23 mars 2015 Convergences Culture

Essai



Le communisme désarmé : le PCF et les classes populaires depuis les années 1970

Julian Mischi

Agone, 332 pages, 20 €.


L’auteur, sociologue, a eu accès aux archives locales et nationales du PCF du début des années 1970 aux années 2000, et explore un aspect du déclin idéologique et numérique de ce qui fut, pour beaucoup, « le parti de la classe ouvrière » : la rupture entre son appareil de direction et sa base populaire. Sur cette période marquée par le strict alignement de la direction stalinienne du PCF sur la politique de l’URSS et son abandon de tout changement révolutionnaire de la société, on n’apprendra sans doute rien de nouveau sur les louvoiements politiques de l’appareil du PCF, qui alterna entre alliances électorales et replis vis-à-vis du PS. On en saura en revanche bien plus sur les attitudes de la « base » du parti à chacun de ces virages. Car c’est une des originalités de ce livre que d’avoir voulu mettre en évidence les critiques de la politique du parti au sein de quatre cellules représentatives de la sociologie militante du PCF : deux cellules ouvrières de Saint-Nazaire et du bassin minier de Longwy, une cellule paysanne de l’Allier, et une cellule de la banlieue industrielle de Grenoble.

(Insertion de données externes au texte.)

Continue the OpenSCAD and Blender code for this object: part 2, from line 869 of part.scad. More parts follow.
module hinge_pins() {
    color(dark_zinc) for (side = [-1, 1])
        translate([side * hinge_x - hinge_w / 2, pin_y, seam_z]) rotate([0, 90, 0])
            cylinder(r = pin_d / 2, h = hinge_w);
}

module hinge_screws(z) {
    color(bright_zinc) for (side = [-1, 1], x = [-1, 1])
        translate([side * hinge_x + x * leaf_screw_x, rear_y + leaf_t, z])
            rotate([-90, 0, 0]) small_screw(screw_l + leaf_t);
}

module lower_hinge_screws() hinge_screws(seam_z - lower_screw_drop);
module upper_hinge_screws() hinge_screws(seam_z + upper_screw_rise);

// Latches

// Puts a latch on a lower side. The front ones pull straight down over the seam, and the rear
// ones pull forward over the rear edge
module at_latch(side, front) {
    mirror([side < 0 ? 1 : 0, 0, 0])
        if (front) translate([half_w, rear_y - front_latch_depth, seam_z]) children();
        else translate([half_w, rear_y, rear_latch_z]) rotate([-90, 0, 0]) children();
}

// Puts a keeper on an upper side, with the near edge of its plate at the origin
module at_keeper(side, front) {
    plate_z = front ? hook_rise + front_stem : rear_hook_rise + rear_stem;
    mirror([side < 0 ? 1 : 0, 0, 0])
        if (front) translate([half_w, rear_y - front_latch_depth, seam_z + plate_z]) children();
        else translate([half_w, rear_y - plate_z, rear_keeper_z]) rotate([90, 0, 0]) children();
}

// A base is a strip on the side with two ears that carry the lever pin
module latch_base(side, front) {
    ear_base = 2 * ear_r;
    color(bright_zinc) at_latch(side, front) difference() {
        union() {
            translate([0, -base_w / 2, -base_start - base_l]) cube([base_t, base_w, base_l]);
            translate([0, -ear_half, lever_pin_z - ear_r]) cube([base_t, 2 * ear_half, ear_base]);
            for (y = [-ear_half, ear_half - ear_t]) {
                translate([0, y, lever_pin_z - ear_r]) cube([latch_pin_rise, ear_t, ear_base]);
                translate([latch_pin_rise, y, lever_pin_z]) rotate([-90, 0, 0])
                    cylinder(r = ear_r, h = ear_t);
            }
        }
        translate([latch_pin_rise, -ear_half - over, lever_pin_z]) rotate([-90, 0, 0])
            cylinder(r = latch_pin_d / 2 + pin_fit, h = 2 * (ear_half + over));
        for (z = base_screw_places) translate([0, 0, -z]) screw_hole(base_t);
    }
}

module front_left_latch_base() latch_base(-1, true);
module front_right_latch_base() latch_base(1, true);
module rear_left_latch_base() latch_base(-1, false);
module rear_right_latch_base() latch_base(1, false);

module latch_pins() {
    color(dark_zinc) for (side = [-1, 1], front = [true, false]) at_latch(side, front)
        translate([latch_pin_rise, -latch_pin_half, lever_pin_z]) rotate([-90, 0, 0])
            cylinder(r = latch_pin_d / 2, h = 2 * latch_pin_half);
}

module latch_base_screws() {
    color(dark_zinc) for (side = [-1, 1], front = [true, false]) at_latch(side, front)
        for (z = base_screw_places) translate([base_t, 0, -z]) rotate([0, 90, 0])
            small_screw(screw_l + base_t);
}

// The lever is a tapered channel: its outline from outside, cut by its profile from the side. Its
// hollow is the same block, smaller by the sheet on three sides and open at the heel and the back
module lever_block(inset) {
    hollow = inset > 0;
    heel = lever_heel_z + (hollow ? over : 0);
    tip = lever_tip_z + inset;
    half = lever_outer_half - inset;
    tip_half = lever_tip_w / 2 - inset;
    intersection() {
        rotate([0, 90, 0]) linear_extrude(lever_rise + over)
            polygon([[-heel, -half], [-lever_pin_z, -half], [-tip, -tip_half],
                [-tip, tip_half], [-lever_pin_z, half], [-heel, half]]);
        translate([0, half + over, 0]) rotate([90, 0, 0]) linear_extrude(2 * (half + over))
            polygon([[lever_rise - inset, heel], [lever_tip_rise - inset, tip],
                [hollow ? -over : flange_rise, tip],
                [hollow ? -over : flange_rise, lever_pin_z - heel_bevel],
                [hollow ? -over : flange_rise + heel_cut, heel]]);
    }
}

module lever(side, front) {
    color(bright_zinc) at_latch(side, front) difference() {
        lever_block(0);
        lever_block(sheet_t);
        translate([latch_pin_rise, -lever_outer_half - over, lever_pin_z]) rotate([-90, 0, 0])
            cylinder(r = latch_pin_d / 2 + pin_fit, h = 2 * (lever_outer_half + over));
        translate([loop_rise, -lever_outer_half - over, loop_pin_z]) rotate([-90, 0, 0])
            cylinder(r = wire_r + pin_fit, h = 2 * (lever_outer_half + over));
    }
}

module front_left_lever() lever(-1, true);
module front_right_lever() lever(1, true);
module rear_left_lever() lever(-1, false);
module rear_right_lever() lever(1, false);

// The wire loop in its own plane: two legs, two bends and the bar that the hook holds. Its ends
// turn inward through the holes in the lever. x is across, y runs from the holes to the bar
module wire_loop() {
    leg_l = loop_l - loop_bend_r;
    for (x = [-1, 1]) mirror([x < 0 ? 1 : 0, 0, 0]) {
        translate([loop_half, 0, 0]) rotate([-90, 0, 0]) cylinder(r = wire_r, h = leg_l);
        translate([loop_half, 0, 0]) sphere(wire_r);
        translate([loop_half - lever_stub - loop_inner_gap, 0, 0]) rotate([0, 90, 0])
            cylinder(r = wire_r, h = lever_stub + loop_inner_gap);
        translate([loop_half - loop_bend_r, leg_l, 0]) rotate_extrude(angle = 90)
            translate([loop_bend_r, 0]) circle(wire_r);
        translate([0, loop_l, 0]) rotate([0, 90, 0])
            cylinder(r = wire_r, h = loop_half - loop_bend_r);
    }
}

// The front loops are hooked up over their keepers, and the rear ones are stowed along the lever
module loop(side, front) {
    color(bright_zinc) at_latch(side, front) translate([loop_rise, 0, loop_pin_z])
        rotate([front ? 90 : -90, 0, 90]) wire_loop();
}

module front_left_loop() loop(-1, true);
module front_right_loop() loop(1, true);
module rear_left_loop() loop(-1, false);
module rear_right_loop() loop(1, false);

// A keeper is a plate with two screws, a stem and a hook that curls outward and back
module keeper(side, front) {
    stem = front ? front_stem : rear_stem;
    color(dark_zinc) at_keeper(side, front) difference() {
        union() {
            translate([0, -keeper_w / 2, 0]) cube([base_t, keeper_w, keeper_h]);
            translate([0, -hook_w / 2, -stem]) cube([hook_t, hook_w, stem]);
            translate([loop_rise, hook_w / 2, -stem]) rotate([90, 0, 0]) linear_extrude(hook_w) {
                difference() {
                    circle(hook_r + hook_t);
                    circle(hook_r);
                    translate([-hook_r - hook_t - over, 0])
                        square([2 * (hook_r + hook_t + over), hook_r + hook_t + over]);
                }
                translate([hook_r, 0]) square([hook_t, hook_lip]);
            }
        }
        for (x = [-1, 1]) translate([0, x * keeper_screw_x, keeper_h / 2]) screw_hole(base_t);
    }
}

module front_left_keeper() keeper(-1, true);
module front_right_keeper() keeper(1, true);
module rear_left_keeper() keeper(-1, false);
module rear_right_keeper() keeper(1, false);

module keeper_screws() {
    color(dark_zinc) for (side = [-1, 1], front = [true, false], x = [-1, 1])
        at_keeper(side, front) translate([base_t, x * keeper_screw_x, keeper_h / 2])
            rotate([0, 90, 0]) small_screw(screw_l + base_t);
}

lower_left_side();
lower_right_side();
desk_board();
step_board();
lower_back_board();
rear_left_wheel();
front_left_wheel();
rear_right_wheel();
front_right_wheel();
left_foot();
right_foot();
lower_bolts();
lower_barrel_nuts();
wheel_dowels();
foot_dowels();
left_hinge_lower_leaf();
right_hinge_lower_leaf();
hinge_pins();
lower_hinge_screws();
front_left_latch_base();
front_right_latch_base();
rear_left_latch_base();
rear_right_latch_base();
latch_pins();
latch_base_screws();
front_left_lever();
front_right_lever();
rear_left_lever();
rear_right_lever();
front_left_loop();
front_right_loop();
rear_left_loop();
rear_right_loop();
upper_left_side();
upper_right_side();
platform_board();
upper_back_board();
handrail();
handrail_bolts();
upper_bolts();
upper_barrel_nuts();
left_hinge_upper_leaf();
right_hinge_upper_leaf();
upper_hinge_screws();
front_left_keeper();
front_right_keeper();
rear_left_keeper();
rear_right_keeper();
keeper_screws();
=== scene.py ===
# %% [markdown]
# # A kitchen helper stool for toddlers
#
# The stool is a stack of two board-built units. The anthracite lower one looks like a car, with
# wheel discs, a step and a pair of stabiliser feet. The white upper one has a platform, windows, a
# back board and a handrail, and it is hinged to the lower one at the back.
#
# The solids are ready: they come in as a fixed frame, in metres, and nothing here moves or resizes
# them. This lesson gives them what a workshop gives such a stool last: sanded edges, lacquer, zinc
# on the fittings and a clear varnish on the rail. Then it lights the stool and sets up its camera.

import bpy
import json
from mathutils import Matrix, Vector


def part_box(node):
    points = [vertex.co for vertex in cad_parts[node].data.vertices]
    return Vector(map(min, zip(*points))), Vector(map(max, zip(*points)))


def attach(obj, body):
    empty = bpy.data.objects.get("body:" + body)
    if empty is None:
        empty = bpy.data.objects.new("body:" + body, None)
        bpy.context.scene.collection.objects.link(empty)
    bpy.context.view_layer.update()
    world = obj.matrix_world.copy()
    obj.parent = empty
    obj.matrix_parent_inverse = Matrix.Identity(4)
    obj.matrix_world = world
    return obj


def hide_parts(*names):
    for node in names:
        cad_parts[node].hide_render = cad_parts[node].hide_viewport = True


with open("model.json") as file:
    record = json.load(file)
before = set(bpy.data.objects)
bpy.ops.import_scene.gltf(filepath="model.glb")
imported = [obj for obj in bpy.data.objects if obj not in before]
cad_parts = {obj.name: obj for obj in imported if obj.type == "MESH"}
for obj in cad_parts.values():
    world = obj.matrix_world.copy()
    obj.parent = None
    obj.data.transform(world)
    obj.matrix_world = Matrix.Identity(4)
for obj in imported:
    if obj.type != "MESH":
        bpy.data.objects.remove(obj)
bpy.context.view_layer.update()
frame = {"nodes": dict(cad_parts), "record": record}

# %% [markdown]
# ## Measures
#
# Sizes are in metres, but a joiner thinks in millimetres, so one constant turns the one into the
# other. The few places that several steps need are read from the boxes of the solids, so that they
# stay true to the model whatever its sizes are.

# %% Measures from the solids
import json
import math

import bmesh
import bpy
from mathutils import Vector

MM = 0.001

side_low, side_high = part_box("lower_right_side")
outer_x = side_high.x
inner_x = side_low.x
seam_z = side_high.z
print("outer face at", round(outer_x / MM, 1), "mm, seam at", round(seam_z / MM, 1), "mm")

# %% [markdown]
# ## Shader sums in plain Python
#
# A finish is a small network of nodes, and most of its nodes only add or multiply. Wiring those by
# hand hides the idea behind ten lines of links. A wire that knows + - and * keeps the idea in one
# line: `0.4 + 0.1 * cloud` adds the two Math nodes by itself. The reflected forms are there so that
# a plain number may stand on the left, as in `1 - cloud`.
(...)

Il apparaît ainsi que les structures du PCF ont été le siège de débats houleux, voire musclés, à l’occasion de chaque congrès et que les origines sociales des militants ont grandement conditionné leur manière de marquer leur désapprobation. Si le milieu enseignant et universitaire n’hésitait pas à écrire dans la presse les raisons de son malaise, le milieu ouvrier quittait l’organisation plutôt silencieusement, mais tout aussi gêné aux entournures à chacune des crises du parti. Deux d’entre elles sont représentatives de la coupure effective entre la politique défendue par la direction et le ressenti des militants : l’invasion de l’Afghanistan et la participation au gouvernement socialiste de 1981 à 1983. La première a majoritairement mobilisé les intellectuels du parti qui ne comprenaient pas le soutien inconditionnel de l’appareil à une guerre perçue comme injuste et qui risquait de le mettre en porte-à-faux avec son milieu. La seconde a eu des conséquences peut-être moins visibles mais plus profondes sur le terrain où nombre de cadres ouvriers locaux animaient des sections syndicales et se sont vus désavoués, voire combattus politiquement, lorsqu’ils menaient des grèves alors que le PCF était devenu un « parti de gouvernement ». Ainsi, la direction n’hésita-t-elle pas à littéralement sacrifier une fédération entière dans le département de la Meurthe-et-Moselle hostile à la politique du gouvernement, et qui osait la combattre dans les usines.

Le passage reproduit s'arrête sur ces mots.